Non sarà un’impresa facile, in quanto il Portogallo sarà ancora una volta chiamato, in forza degli “obblighi” europei, a nuove “riforme strutturali”, tra le quali spicca quella del sistema previdenziale. E il PS portoghese, molto più che altri suoi confratelli del PS europeo, pur restando ancorato ad una visione “socialiberale”, potrebbe essere piuttosto renitente a sviluppare a fondo la politica di tagli prospettata dai conservatori.
Il capo dello stato Anibal Cavaco Silva nei prossimi giorni dovrebbe conferire l’incarico a Passos che sarà però molto più fragile. Gli analisti prevedono elezioni anticipate già nel 2016, dopo che in gennaio saranno passate le presidenziali. “O desafio comenca agora”, “La sfida inizia ora”, avverte Diario de Noticias. Dopo avere pilotato il paese con pugno di ferro per 4 anni nelle secche della crisi e del piano di salvataggio da 78 miliardi della ‘troika’, che ha lasciato il paese in ginocchio, Passos Coelho deve ora imparare l’arte del compromesso, rileva Publico. E’ invece probabile che Passos negozi con Costa – però in difficoltà nel Ps – alcuni accordi sull’alleggerimento dell’austerità, che consentano ai socialisti di astenersi sull’investitura del nuovo governo e di fare poi passare il bilancio dello stato per il 2016 vitale per la credibilità economica del paese nel dopo-troika. Il rischio altrimenti sarebbe di trovarsi in una impasse ‘alla greca’ di cui nessuno vorrebbe assumere la responsabilità. Tutto ciò dunque gela un po’ l’entusiasmo dei conservatori portoghesi che temono un periodo di instabilità negativo per i loro progetti.

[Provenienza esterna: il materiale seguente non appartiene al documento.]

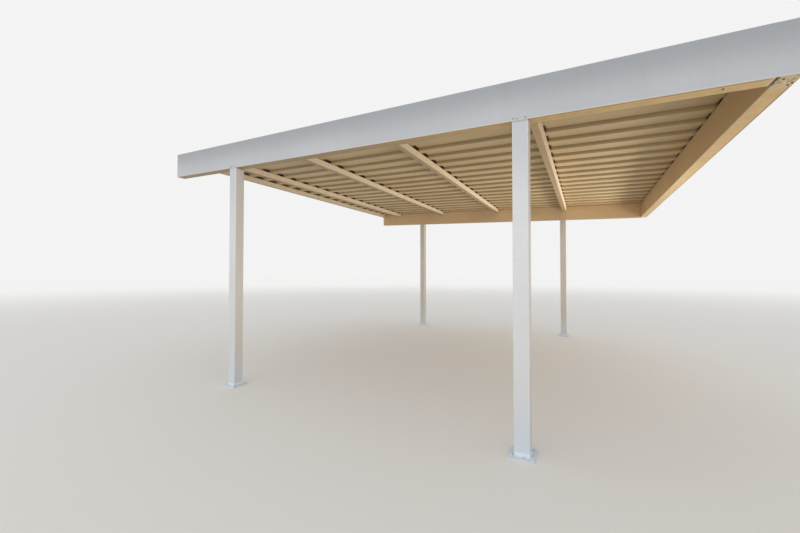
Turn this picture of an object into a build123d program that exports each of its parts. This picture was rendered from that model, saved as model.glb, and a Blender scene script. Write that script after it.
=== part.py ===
"""Steel carport with a low-sloped roof, open on all sides and fixed to a wall at its high end.

Four square posts on base plates carry a frame of deep box beams on three sides. Each box beam is two
folded channels set toe to toe. Light joists cross the frame under a ribbed steel deck, and a ledger
closes the end at the wall. The roof falls towards the street.

Millimetres, +Z up, +X towards the street, +Y towards the far side. The origin is on the ground, at the
middle of the roof's plan.
"""

import os
from math import cos, radians, sin

from build123d import *

os.makedirs("parts", exist_ok=True)

# Whole frame
frame_length = 5905.0
frame_width = 5486.4
plumb_allowance = 20.0
roof_fall = 2.25
clear_height = 2461.0

# Box beams: the outer channel is deeper than the inner one and hides the edge of the deck
outer_depth = 304.8
outer_top_flange = 38.0
inner_depth = 285.0
channel_flange = 50.8
channel_lip = 16.0
channel_wall = 2.0
channel_bend = 5.0
corner_gap = 8.0

# Posts, measured from the street face of the frame
post_size = 114.3
post_wall = 3.2
post_bend = 8.0
street_post_setback = 1456.0
post_spacing = 3278.0
cap_thickness = 4.0

# Base plates and their anchor holes
plate_size = 190.5
plate_thickness = 9.5
plate_corner = 6.0
anchor_spacing = 150.0
anchor_hole = 14.0

# Cross joists: the first is deeper and stands over the street posts, flush with their street faces. The
# others are set out from the wall end to their own street faces.
post_joist_depth = 114.3
joist_depth = 76.2
joist_flange = 70.0
joist_lip = 12.0
joist_wall = 1.5
joist_bend = 4.0
joists_from_wall = (3098.0, 1753.0, 532.0)
joist_end_gap = 2.0

# Angle clips that hold the joists to the side beams
clip_height = 56.0
clip_leg = 38.0
clip_wall = 3.0

# Straps that stand on the street posts' caps and bear the first joist
strap_wall = 3.0

# Ledger tube at the wall
ledger_depth = 76.2
ledger_width = 50.8
ledger_wall = 3.0
ledger_bend = 4.0

# Ribbed roof deck
rib_pitch = 280.0
rib_height = 30.0
rib_top_width = 140.0
rib_base_width = 190.0
ribs_per_panel = 3
deck_wall = 1.2
deck_edge_gap = 1.0
closure_length = 50.0

# Edge trims
trim_wall = 1.2
trim_inset = 4.0
trim_seat = 32.0
trim_cover = 70.0

# Sizes that follow
beam_width = 2 * channel_flange
half_length = frame_length / 2
half_width = frame_width / 2
fall = radians(roof_fall)
inner_span = frame_width - 2 * beam_width
crest_height = inner_depth + rib_height + deck_wall

# The roof is level across and falls towards the street. Its own x and y run along and across it, and
# its z is 0 at the underside of the beams. The small shift keeps the plan centred on the origin.
plan_shift = -outer_depth * sin(fall) / 2
street_post_x = half_length - street_post_setback
wall_post_x = street_post_x - post_spacing
joist_webs = [street_post_x + post_size / 2]
joist_webs += [from_wall - half_length for from_wall in joists_from_wall]
joist_depths = [post_joist_depth] + [joist_depth] * len(joists_from_wall)
roof_height = clear_height + street_post_x * sin(fall)
roof = Plane(
    origin=(plan_shift, 0, roof_height),
    x_dir=(cos(fall), 0, -sin(fall)),
    z_dir=(sin(fall), 0, cos(fall)),
)

# The frame's end at the wall is cut plumb
wall_end = Plane(
    origin=roof.from_local_coords(Vector(-half_length, 0, 0)), x_dir=(0, 1, 0), z_dir=(1, 0, 0)
)
wall_x = wall_end.origin.X
wall_start = -half_length - plumb_allowance


def plane_along_x(start_x):
    """A plane square to the roof's x: its own x is the roof's y and its y is the roof's z."""
    start = roof.from_local_coords(Vector(start_x, 0, 0))
    return Plane(origin=start, x_dir=roof.y_dir, z_dir=roof.x_dir)


def plane_along_y(start_y):
    """A plane square to the roof's y: its own x and y are the roof's x and z, and it faces near."""
    start = roof.from_local_coords(Vector(0, start_y, 0))
    return Plane(origin=start, x_dir=roof.x_dir, z_dir=-roof.y_dir)


def folded_strip(points, wall, bend, side=Side.RIGHT):
    """Sheet bent along the points, drawn in the open sketch with its thickness on one side."""
    with BuildLine() as outline:
        FilletPolyline(*points, radius=bend)
        offset(amount=wall, side=side)
    make_face(outline.edges())


def outer_channel_points(face, inward):
    """Outer channel from its top return to its lower lip. inward is 1 or -1."""
    toe = face + inward * channel_flange
    return [
        (face + inward * outer_top_flange, outer_depth),
        (face, outer_depth),
        (face, 0),
        (toe, 0),
        (toe, channel_lip),
    ]


def inner_channel_points(face, inward):
    """Inner channel from its upper lip to its lower lip, with its web away from the outer one."""
    toe = face + inward * channel_flange
    web = face + inward * beam_width
    return [
        (toe, inner_depth - channel_lip),
        (toe, inner_depth),
        (web, inner_depth),
        (web, 0),
        (toe, 0),
        (toe, channel_lip),
    ]


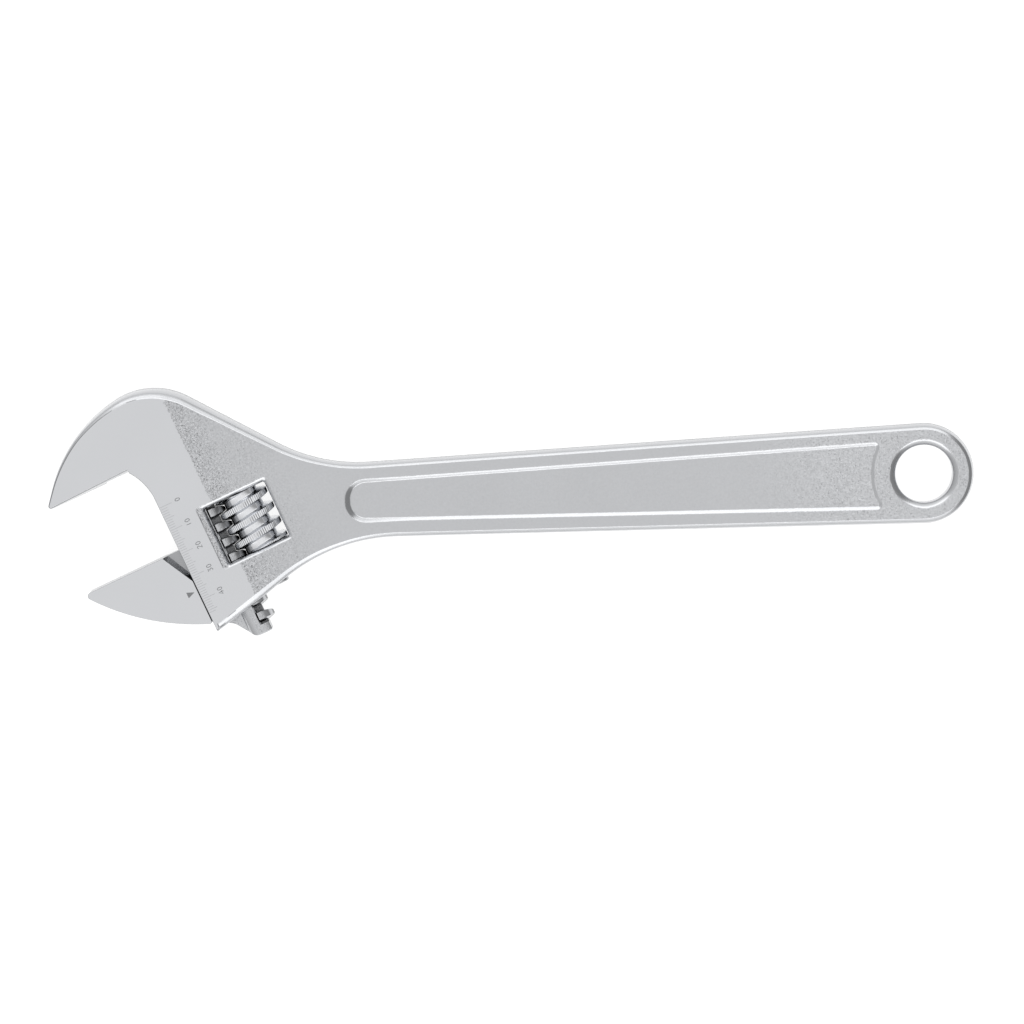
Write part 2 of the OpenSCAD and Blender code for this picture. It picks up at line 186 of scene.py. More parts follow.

A gettare altra acqua gelata sui festeggiamenti delle classi dominanti lusitane è il risultato del Bloco de Esquerda, la formazione di sinistra radicale nata 15 anni fa per la confluenza dell’União Democrática Popular (di origine maoista), del Partido Socialista Revolucionário (allora sezione portoghese della Quarta Internazionale), oltre ad un raggruppamento della sinistra socialista. Il Bloco, capeggiato da Catarina Martins, ha ottenuto il migliore risultato di sempre, sia in voti (550.000), nonostante la crescita del non voto, sia in percentuale (10,2%, quasi raddoppiando il punteggio del 2011, 5,2%), sia in seggi (19, rispetto agli 8 della precedente legislatura). Il Bloco de Esquerda risulta dunque il terzo partito presente in parlamento, dopo i conservatori e i socialisti, e con 2 punti percentuali e 100.000 voti più del PCP).
Un risultato che non passa inosservato ai partner italiani del Bloco, Sinistra Anticapitalista (per le frequentazioni quartiste) e Rifondazione (perché il Bloco è dentro la Sinistra europea): “il risultato delle compagne e dei compagni del Bloco – dice Sinistra Anticapitalista – costituisce un rafforzamento della costruzione di un’alternativa di sinistra contro la politica dell’austerità”. Paolo Ferrero, segretario Prc, ci legge “l’onda lunga della Grecia”: «I risultati delle elezioni in Portogallo confermano la perdita di consenso delle formazioni politiche che sostengono le politiche di austerità e la crescita dei partiti della sinistra antiliberista.Adesso vi sono le condizioni affinché la destra liberista venga cacciata all’opposizione: il cerino sta in mano ai socialisti».
Intanto gli occhi di Madrid sono puntati su quanto sta accadendo a Lisbona, una situazione politica che potrebbe diventare anche quella della Spagna dopo le politiche del 20 dicembre. Il premier Mariano Rajoy, alleato di Passos nel Ppe, è quasi certo, dopo avere imposto a sua volta l’austerità per 4 anni per uscire dalla crisi, di perdere l’attuale maggioranza assoluta, in un quadro politico nel quale hanno fatto irruzione accanto al Psoe anche Podemos e Ciudadanos. In Portogallo come in Spagna l’era delle maggioranze assolute sembra finita, spazzata via dalla crisi e dal nuovo che avanza in politica.